Não há aí sinal, porém, do documento maiato perdido. Seria ainda
possível ir atrás do exemplar entregue em 1519 ao senhorio das terras da Maia, que era então a família Coutinho. Também por aí não há sinal. Aliás, notam especialistas em linhagens medievais que a família dos coutinhos foi das que mais se pulverizaram ao longo dos tempos, pelo que a tarefa de busca se mostra praticamente inexequível. Outra pista a seguir seriam as coleções privadas, como é, entre outros, o caso do Banco de Portugal, que tem na sua posse 12 forais novos, retratados numa bela monografia, da responsabilidade de José Manuel Garcia e dada à estampa em 2009.
Nada. Continua a sobrar apenas a versão contida no Livro de Forais e a certidão emitida, a pedido da Câmara do Porto, no reinado de Filipe II (III de Espanha). E há ainda, no Arquivo Municipal da Maia, um traslado, pedido em 1824 (reinava D. João VI) por um grupo de moradores e lavradores da Maia, encabeçados por Manuel Francisco da Silva, eventualmente para esclarecer questões relacionadas com foros.

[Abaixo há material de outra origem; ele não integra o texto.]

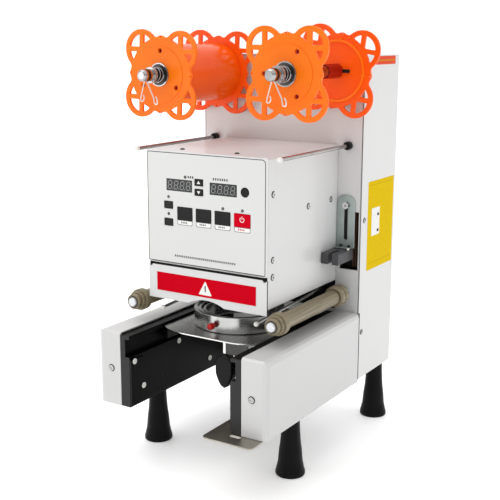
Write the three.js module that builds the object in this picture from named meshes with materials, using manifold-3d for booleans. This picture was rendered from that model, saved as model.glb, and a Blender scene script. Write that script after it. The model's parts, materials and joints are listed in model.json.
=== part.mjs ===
// Bench-top cup sealing machine: a tall rear column, a sealing head with a keypad, two arms that carry
// a sliding cup tray, two film reels, film guides and four tall feet. Millimetres, +Z up, front = -Y.
// Inside this file Y = 0 is the column's front face; the last group moves the origin to the middle of
// the footprint, on the surface that the feet stand on.
import * as THREE from "three";
import { mergeVertices } from "three/addons/utils/BufferGeometryUtils.js";
import Module from "manifold-3d";

const wasm = await Module();
wasm.setup();

// ---------------------------------------------------------------- driving dimensions
const gap = 0.3;
const sheet = 2;
const lapGap = 0.4;
const armBack = -0.5;

const column = { halfWidth: 130, depth: 110, bottom: 86.5, top: 541 };
const arm = { inner: 79, split: 94.3, outer: 131, front: -251, bottom: 84.5, top: 186, bevel: 7 };
const slideway = { depth: 7, bottom: 154, top: 178 };
const frameTop = 183;
const louvre = { x: 45, halfWidth: 26, z: 380, rows: 6, pitch: 12, height: 5 };
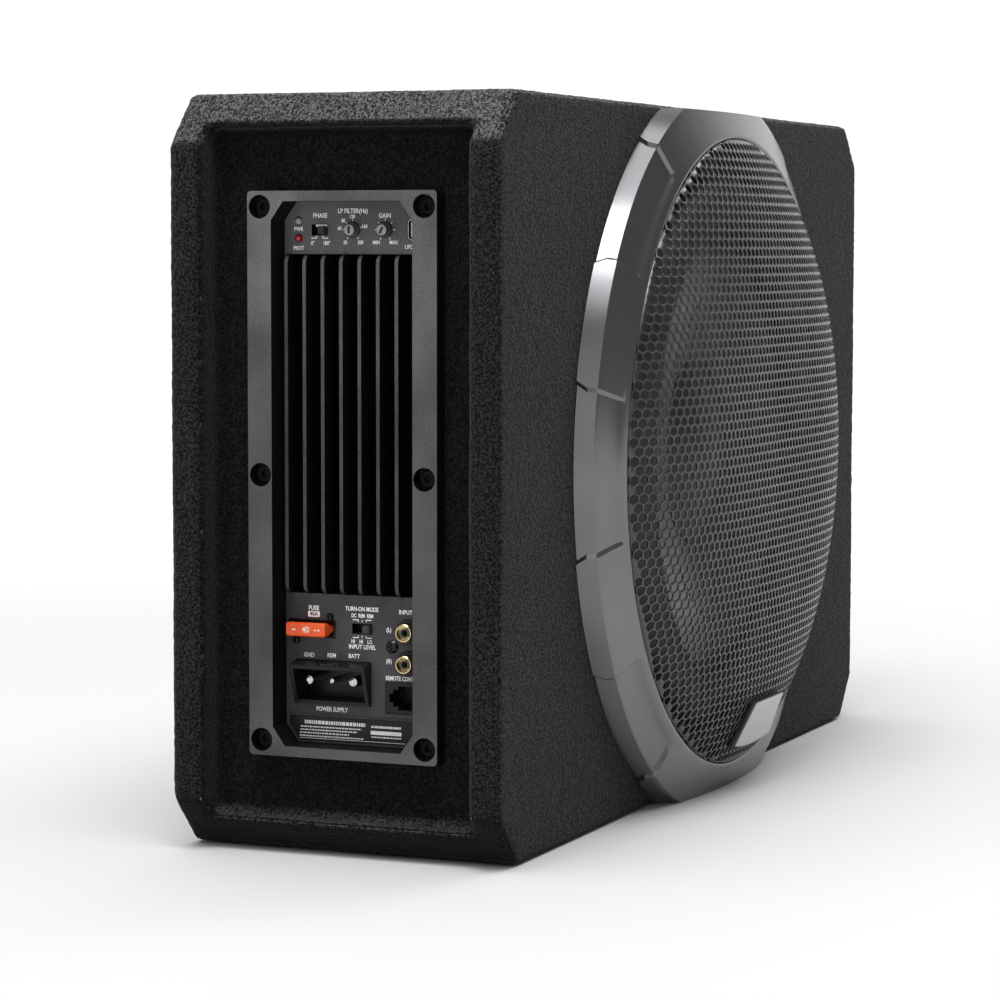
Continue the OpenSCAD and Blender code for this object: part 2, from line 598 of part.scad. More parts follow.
module filter_capacitors() color([0.1, 0.12, 0.3]) amp_frame()
    for (x = [-20, 4], y = [20, 46]) translate([x, y, 0])
        turned([[0, main_board_z], [10.6, main_board_z], [10.6, main_board_z - 2.6],
                [10.1, main_board_z - 3.2], [10.6, main_board_z - 3.8], [10.6, main_board_z - 29],
                [9.8, main_board_z - 30], [0, main_board_z - 30]], $fn = 48);

input_board_z = -29.6;
module input_board() color([0.05, 0.25, 0.1]) amp_frame() sheet_at(input_board_z, input_board_z + circuit_t)
    translate([0, -89]) square([cover_w - 2 * cover_t - 1, 60], center = true);
control_board_z = -25;
module control_board() color([0.05, 0.25, 0.1]) amp_frame()
    sheet_at(control_board_z, control_board_z + circuit_t)
    translate([0, 110.4]) square([cover_w - 2 * cover_t - 1, 19], center = true);

module rating_label() color([0.25, 0.25, 0.26]) amp_frame() translate([0, label_y, 0])
    sheet_at(panel_z, panel_z + 0.4) polygon(label_outline(0));

// A pan-head screw whose head sits on the panel
module pan_screw(head_r, shank_r) difference() {
    turned([[0, panel_z + 1.5], [head_r * 0.7, panel_z + 1.4], [head_r, panel_z + 0.6], [head_r, panel_z],
            [shank_r, panel_z], [shank_r, panel_back_z - 2.5], [0, panel_back_z - 2.5]], $fn = 32);
    cross_slot(panel_z + 0.6, 1.5, head_r * 1.1, head_r * 0.26);
}
module panel_screws() color([0.15, 0.15, 0.15]) amp_frame() {
    translate(ground_screw) pan_screw(2.9, 1.5);
    for (p = fuse_screws) translate(p) pan_screw(1.8, 1);
}

// ---- Fuse
fuse_w = 19.2;
fuse_t = 6.2;
fuse_front_z = panel_z + 7.2;
fuse_foot_z = -20.5;
blade_x = 5.9;
module fuse_holder() color([0.06, 0.06, 0.06]) amp_frame() translate([fuse_x, fuse_y, 0]) difference() {
    sheet_at(input_board_z + circuit_t, panel_z - 1)
        square([fuse_slot[0] - 0.4, fuse_slot[1] - 0.4], center = true);
    sheet_at(fuse_foot_z - 0.5, panel_z) square([fuse_w + 0.8, fuse_t + 0.6], center = true);
    for (s = [-1, 1]) translate([s * blade_x, 0, 0])
        sheet_at(-27.6, fuse_foot_z) square([5.8, 1.2], center = true);
}
fuse_neck_t = 2.8;
// End view of the fuse: a thick head that narrows to the neck between the blades
fuse_side = [
    [fuse_front_z, fuse_t / 2 - 0.6], [fuse_front_z, 0.6 - fuse_t / 2],
    [fuse_front_z - 0.6, -fuse_t / 2], [fuse_front_z - 2.6, -fuse_t / 2],
    [panel_z + 0.6, -fuse_neck_t / 2], [fuse_foot_z, -fuse_neck_t / 2],
    [fuse_foot_z, fuse_neck_t / 2], [panel_z + 0.6, fuse_neck_t / 2],
    [fuse_front_z - 2.6, fuse_t / 2], [fuse_front_z - 0.6, fuse_t / 2]];
module blade_fuse() color([0.95, 0.45, 0.1]) amp_frame() translate([fuse_x, fuse_y, 0]) intersection() {
    sheet_at(fuse_foot_z, fuse_front_z) polygon(round_rect(fuse_w, fuse_t, 0.9));
    rotate([0, -90, 0]) translate([0, 0, -fuse_w / 2]) linear_extrude(fuse_w) polygon(fuse_side);
}
module fuse_blades() color([0.75, 0.75, 0.72]) amp_frame() translate([fuse_x, fuse_y, 0])
    for (s = [-1, 1]) translate([s * blade_x, 0, 0])
        sheet_at(-27, fuse_foot_z) square([5.2, 0.7], center = true);

// ---- Power inlet: a shell whose front slopes back towards its foot
inlet_top_z = panel_z + 7.5;
inlet_foot_z = panel_z + 2;
inlet_wall = 1.7;
inlet_back_z = input_board_z + circuit_t;
module inlet_side() polygon([
    [inlet_back_z, -inlet_size[1] / 2], [inlet_foot_z, -inlet_size[1] / 2],
    [inlet_top_z, inlet_size[1] / 2 - 1.8], [panel_z, inlet_size[1] / 2],
    [inlet_back_z, inlet_size[1] / 2]]);
module power_inlet() color([0.07, 0.07, 0.07]) amp_frame() translate([inlet_x, inlet_y, 0]) {
    difference() {
        rotate([0, -90, 0]) translate([0, 0, -inlet_size[0] / 2])
            linear_extrude(inlet_size[0]) inlet_side();
        block([inlet_wall - inlet_size[0] / 2, inlet_wall - inlet_size[1] / 2, inlet_back_z + 2],
              [inlet_size[0] / 2 - inlet_wall, inlet_size[1] / 2 - 1.8 - inlet_wall, inlet_top_z + 1]);
        for (x = [-pin_pitch, pin_pitch]) translate([x, pin_rise, inlet_back_z - 1])
            cylinder(r = pin_r + 0.02, h = 4, $fn = 32);
        translate([0, pin_rise, inlet_back_z - 1]) cylinder(r = small_pin_r + 0.02, h = 4, $fn = 32);
    }
    // catch for the plug's latch
    block([-3.5, inlet_size[1] / 2 - 1.9, inlet_top_z - 2.4],
          [3.5, inlet_size[1] / 2 - 0.6, inlet_top_z - 0.6]);
}
pin_pitch = 10.9;
pin_rise = 1;                   // the pins' height above the inlet's middle
pin_r = 2.4;
small_pin_r = 1.4;
module pin_shape(r, z1) turned([
    [0, inlet_back_z], [r, inlet_back_z], [r, z1 - r * 0.5], [r * 0.8, z1 - r * 0.15],
                                [r * 0.4, z1], [0, z1]], $fn = 32);
module power_pins() color([0.85, 0.85, 0.85]) amp_frame() translate([inlet_x, inlet_y + pin_rise, 0]) {
    for (x = [-pin_pitch, pin_pitch]) translate([x, 0, 0]) pin_shape(pin_r, panel_z + 2.8);
    pin_shape(small_pin_r, panel_z + 2);
}

// ---- Signal sockets
rca_front_z = panel_z + 5.5;
rca_boss_z = panel_z + 0.8;
rca_r = 4.15;
rca_root_r = 3.6;               // the barrel is slimmer inside its block
rca_in_r = 3.3;
rca_core_r = 2.2;
rca_bore_z = rca_boss_z + 0.8;  // floor of the gap round the core
module rca_places() for (s = [-1, 1]) translate([rca_x, rca_y + s * rca_pitch / 2, 0]) children();
module rca_block() color([0.08, 0.08, 0.08]) amp_frame() {
    difference() {
        translate([rca_x, rca_y, 0])
            block([-6.8, -13.6, input_board_z + circuit_t], [6.8, 13.6, panel_back_z - gap]);
        translate([ground_screw[0], ground_screw[1], input_board_z]) cylinder(r = 1.7, h = 20, $fn = 24);
        rca_places() translate([0, 0, panel_back_z - 4]) cylinder(r = rca_root_r + 0.02, h = 6, $fn = 48);
    }
    rca_places() tube(rca_root_r + 0.02, rca_boss_r, panel_back_z - gap - eps, rca_boss_z, $fn = 48);
}
module rca_barrels() color([0.85, 0.7, 0.35]) amp_frame() rca_places() difference() {
    turned([[0, panel_back_z - 4], [rca_root_r, panel_back_z - 4], [rca_root_r, rca_boss_z + 0.3],
            [rca_r, rca_boss_z + 0.3], [rca_r, rca_front_z - 0.4], [rca_r - 0.4, rca_front_z],
            [rca_in_r, rca_front_z], [rca_in_r, rca_bore_z], [0, rca_bore_z]], $fn = 48);
    translate([0, 0, panel_back_z - 5])
        cylinder(r = rca_core_r, h = rca_bore_z - panel_back_z + 6, $fn = 32);
}
module rca_insulators() color([0.8, 0.8, 0.78]) amp_frame() rca_places() difference() {
    translate([0, 0, panel_back_z - 4])
        cylinder(r = rca_core_r, h = rca_front_z - panel_back_z + 2.6, $fn = 32);
    translate([0, 0, panel_z - 2]) cylinder(r = 1.5, h = 12, $fn = 32);
}

// ---- Remote and service sockets
module remote_jack() color([0.2, 0.2, 0.2]) amp_frame() translate([remote_x, remote_y, 0]) difference() {
    sheet_at(input_board_z + circuit_t, panel_z) square(remote_size, center = true);
    sheet_at(-26, panel_z + 1) polygon([
        [6.3, 5.4], [6.3, -5.4], [-1.9, -5.4], [-1.9, -3.8], [-4.4, -3.8], [-4.4, -1.9], [-6.2, -1.9],
        [-6.2, 1.9], [-4.4, 1.9], [-4.4, 3.8], [-1.9, 3.8], [-1.9, 5.4]]);
}
module service_port() color([0.5, 0.5, 0.5]) amp_frame() translate([service_x, knob_y, 0]) {
    difference() {
        sheet_at(control_board_z + circuit_t, panel_z - 0.3) polygon(round_rect(3.2, 9.2, 1.59));
        sheet_at(-22, panel_z) polygon(round_rect(2.5, 8.5, 1.24));
    }
    block([-0.35, -3.2, -22.01], [0.35, 3.2, panel_z - 1]);
}

// ---- Lamps
module lamp(y) amp_frame() translate([led_x, y, 0]) turned(concat(
    [[0, control_board_z + circuit_t], [led_r, control_board_z + circuit_t]],
    arc(led_r, 0, 90, 6, 0, panel_z + 0.2)), $fn = 32);
module power_led() color([0.6, 0.6, 0.58]) lamp(led_y[0]);
module protect_led() color([0.8, 0.1, 0.1]) lamp(led_y[1]);

// ---- Slide switches
lever_w = 3.4;
lever_h = 3.4;
lever_front_z = panel_z + 3.6;
lever_foot_z = -20;
module switch_body(x, y, travel, back_z) amp_frame() translate([x, y, 0]) difference() {
    block([-travel / 2 - 4, -4, back_z], [travel / 2 + 4, 4, panel_back_z - gap]);
    sheet_at(lever_foot_z - 0.4, panel_back_z + 1)
        square([travel + lever_w + 0.5, lever_h + 0.4], center = true);
}
// The lever rests at the right end of its travel
module switch_lever(x, y, travel) amp_frame() translate([x + travel / 2, y, 0]) {
    sheet_at(lever_foot_z, lever_front_z - 0.5) square([lever_w, lever_h], center = true);
    sheet_at(lever_front_z - 0.5 - eps, lever_front_z)
        square([lever_w - 0.6, lever_h - 0.6], center = true);
}
module phase_switch() color([0.15, 0.15, 0.15])
    switch_body(phase_x, knob_y, phase_travel, control_board_z + circuit_t);
module phase_lever() color([0.05, 0.05, 0.05]) switch_lever(phase_x, knob_y, phase_travel);
module mode_switch() color([0.15, 0.15, 0.15])
    switch_body(mode_x, mode_y, mode_travel, input_board_z + circuit_t);
module mode_lever() color([0.05, 0.05, 0.05]) switch_lever(mode_x, mode_y, mode_travel);

// ---- Rotary controls
knob_r = 3.55;
knob_skirt_z = panel_z + 2;
knob_cap_r = 2.45;
knob_cap_z = panel_z + 4.4;
slot_w = 1.2;                   // the pointer slot in a knob's cap
slot_t = 1;
knob_neck_r = 2.6;
knob_foot_z = -17.6;
module pots() color([0.2, 0.2, 0.22]) amp_frame() for (x = [filter_x, gain_x])
    translate([x, knob_y, 0]) difference() {
    block([-4.8, -5.5, control_board_z + circuit_t], [4.8, 5.5, panel_back_z - gap]);
    translate([0, 0, knob_foot_z - 0.3]) cylinder(r = knob_neck_r + 0.2, h = 3, $fn = 32);
}
// A skirted knob with a pointer slot, turned by the given angle
module knob(x, pointer) amp_frame() translate([x, knob_y, 0]) rotate([0, 0, pointer]) difference() {
    turned([[0, knob_foot_z], [knob_neck_r, knob_foot_z], [knob_neck_r, panel_z + 0.3],
            [knob_r, panel_z + 0.3], [knob_r, knob_skirt_z - 0.3], [knob_r - 0.3, knob_skirt_z],
            [knob_cap_r, knob_skirt_z],
            [knob_cap_r, knob_cap_z - 0.3], [knob_cap_r - 0.3, knob_cap_z], [0, knob_cap_z]], $fn = 48);
    translate([-slot_w / 2, -1.5, knob_cap_z - slot_t]) cube([slot_w, 3.2, 2]);
}
module filter_knob() color([0.1, 0.1, 0.1]) knob(filter_x, 0);
module gain_knob() color([0.1, 0.1, 0.1]) knob(gain_x, 150);

front_baffle();
back_panel();
top_panel();
bottom_panel();
far_end_panel();
corner_strips();
amp_end_panel();
carpet_front();
carpet_back();
carpet_bottom();
carpet_wrap();
carpet_bay();
trim_ring();
grille();
badge();
basket();
basket_gasket();
woofer_screws();
surround();
cone();
dust_cap();
spider();
coil_former();
coil_winding();
top_plate();
magnet();
pole_plate();
terminal_block();
speaker_leads();
amp_plate();
plate_gasket();
plate_screws();
amp_cover();
main_board();
power_transistors();
toroid();
filter_capacitors();
input_board();
control_board();
rating_label();
panel_screws();
fuse_holder();
blade_fuse();
fuse_blades();
power_inlet();
power_pins();
rca_block();
rca_barrels();
rca_insulators();
remote_jack();
service_port();
power_led();
protect_led();
phase_switch();
phase_lever();
mode_switch();
mode_lever();
pots();
filter_knob();
gain_knob();
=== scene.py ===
import math
import random

import bmesh
import bpy
from mathutils import Matrix, Vector, noise


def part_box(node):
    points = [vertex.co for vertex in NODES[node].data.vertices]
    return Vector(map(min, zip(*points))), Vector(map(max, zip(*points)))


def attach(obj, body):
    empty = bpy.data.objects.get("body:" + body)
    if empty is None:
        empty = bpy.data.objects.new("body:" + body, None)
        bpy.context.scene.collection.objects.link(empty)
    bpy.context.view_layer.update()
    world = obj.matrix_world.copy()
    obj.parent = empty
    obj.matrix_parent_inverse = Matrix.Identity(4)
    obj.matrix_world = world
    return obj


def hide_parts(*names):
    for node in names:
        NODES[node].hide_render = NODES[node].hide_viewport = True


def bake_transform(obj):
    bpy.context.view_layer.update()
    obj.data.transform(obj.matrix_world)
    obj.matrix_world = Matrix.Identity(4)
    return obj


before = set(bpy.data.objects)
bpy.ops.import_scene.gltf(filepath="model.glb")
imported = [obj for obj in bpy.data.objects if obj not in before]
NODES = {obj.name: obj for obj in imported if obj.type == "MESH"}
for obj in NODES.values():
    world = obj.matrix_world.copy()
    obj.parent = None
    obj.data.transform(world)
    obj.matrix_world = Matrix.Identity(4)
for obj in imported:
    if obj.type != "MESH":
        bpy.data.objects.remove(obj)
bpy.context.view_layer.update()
MM = 0.001

# ---- places, from the frame
PLATE_LO, PLATE_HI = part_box("amp_plate")
PLATE_X = PLATE_LO.x  # face of the amplifier plate
PLATE_Y = (PLATE_LO.y + PLATE_HI.y) / 2
PLATE_Z = (PLATE_LO.z + PLATE_HI.z) / 2
PANEL_DEPTH = 14 * MM  # the control panel below the plate's face
GRILLE_LO, GRILLE_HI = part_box("grille")
AXIS_X = (GRILLE_LO.x + GRILLE_HI.x) / 2  # the woofer's axis
AXIS_Z = (GRILLE_LO.z + GRILLE_HI.z) / 2
FRONT_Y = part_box("carpet_front")[0].y  # the carpet's front face
BAFFLE_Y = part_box("front_baffle")[0].y
BOX_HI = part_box("carpet_back")[1]
BACK_Y = BOX_HI.y
TOP_Z = BOX_HI.z
END_X = BOX_HI.x


def amp_point(x, y, z):
    """A point in the plate's frame: x right and y up as the end is seen, z out of the plate's face."""
    return Vector((PLATE_X - z, PLATE_Y - x, PLATE_Z + y))


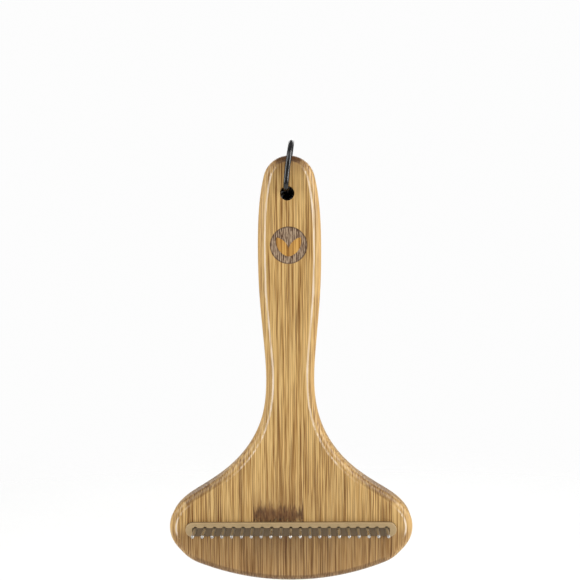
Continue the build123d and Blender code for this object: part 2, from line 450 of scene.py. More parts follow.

Identificação com o território
Pelo que vem sendo exposto, percebe-se que a não existência do documento pode ser quase tão estimulante como a posse do mesmo (não obstante, encontrar o foral seria, para os responsáveis maiatos, uma espécie de sorte grande histórico-cultural). E refletir sobre as circunstâncias e conteúdo do documento contribui, claro, para reforçar a identidade concelhia e para esclarecer questões que não passam pela cabeça da generalidade das pessoas, em especial dos maiatos.
Comece-se por Maia. Onde fica? As pessoas tenderão a referir que é o local onde se encontram os paços do concelho, isto é, o centro da Maia. Isso hoje não é mentira, mas, na essência, também não é verdade. O topónimo Maia está presente em várias localidades, como Moreira da Maia, Nogueira da Maia ou Castêlo da Maia, mas isso é coisa recente. O único lugar que tem genuinamente o nome Maia é onde hoje existe o monte do castelo (não confundir com Castêlo, de onde dista em linha reta mais de sete quilómetros), na freguesia de Águas Santas. No local conhecido, lá está, como Alto da Maia. Nesse sítio houve, de facto, um castelo, que, eventualmente, seria pouco mais do que uma torre, e é bem provável que os tais coutinhos nem ali vivessem, sendo senhores ausentes, como em tantos casos sucedia. Mas ali é que era a recebedoria do foral quinhentista.
Já a sede do concelho só foi estabelecida no sítio que hoje conhecemos em 1902, por razões não cabalmente esclarecidas. Até aí, a cabeça do concelho era o Castêlo, antes Castelejo, que só se tornou Castêlo da Maia, tal como as outras localidades “da Maia” atrás referidas, no segundo quartel do século XX. É justamente no Castêlo, onde se localiza o Museu de História e Etnologia da Terra da Maia, que será montada a grande exposição evocativa do foral, de 28 de setembro a 31 de dezembro, uma entre muitas atividades que estão em preparação, incluindo tertúlias, conferências e outras iniciativas de âmbito cultural. Atualmente, circula já pelo concelho uma exposição itinerante, dedicada ao foral de 1519, e será lançado por altura do feriado municipal, que este ano será em 15 de julho, um livro infantil dedicado ao tema, da autoria do próprio José Augusto Maia Marques.
Identificar a população com o território, em particular as pessoas que se fixaram na Maia não sendo de lá, é um claro objetivo deste programa. Uma ideia que, por esse país fora, tem dado frutos entre iniciativas culturais, de evocação histórica, de divulgação patrimonial ou até de gestão patrimonial. Do que foi a Maia, larguíssima terra de largos horizontes e referenciada desde antes da nacionalidade, terra agrária posta junto ao mar, que recebia por este foral a isenção de taxas na apanha do sargaço (entre outras anulações de foros antigos ali determinadas), o mais usado fertilizante desse tempo, passase, procurando a integração identitária das pessoas, para o que a Maia quer ser. O passado como porta de entrada para o futuro.